Single-name portfolio weights above 1.5% at a diversified active manager typically signal meaningful active overweight versus index. Position weights above 5% at concentrated value managers (Abrams Capital, Pershing Square) signal structural high-conviction. Position weights above 10% indicate either founder-family-trust mechanics, multi-family-office single-client concentrations, or extreme value-discipline conviction. Each threshold needs context from filer-type to interpret correctly.

### How do I track active conviction shifts over time?

Look at position changes in ranks 30-100 across 4-8 consecutive quarterly 13F filings.
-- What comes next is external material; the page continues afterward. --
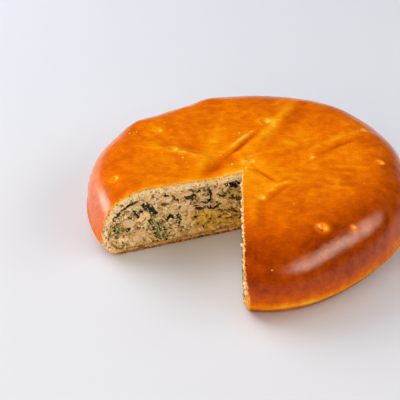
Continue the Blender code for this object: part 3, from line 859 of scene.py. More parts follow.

Watch for: (1) new entries at meaningful weights (a name appearing at 2%+ from outside the top 50 signals fresh conviction); (2) weight expansions through cyclical-stress windows (active managers adding through drawdowns); (3) multi-quarter accumulation patterns; (4) full exits (a name disappearing entirely from a specialist's book signals conviction loss).

### Why does cross-fund consensus matter?

When multiple specialist active managers concentrate in the same name simultaneously, the cross-fund consensus is structural conviction rather than idiosyncratic positioning. Mastercard appears at meaningful weight in PineStone + BLS Capital + Schroder + Gardner Russo + Mastercard Foundation. Broadcom appears at 5%+ across three Capital Group entities. These convergent patterns signal quality-discipline conviction that single-manager positions cannot.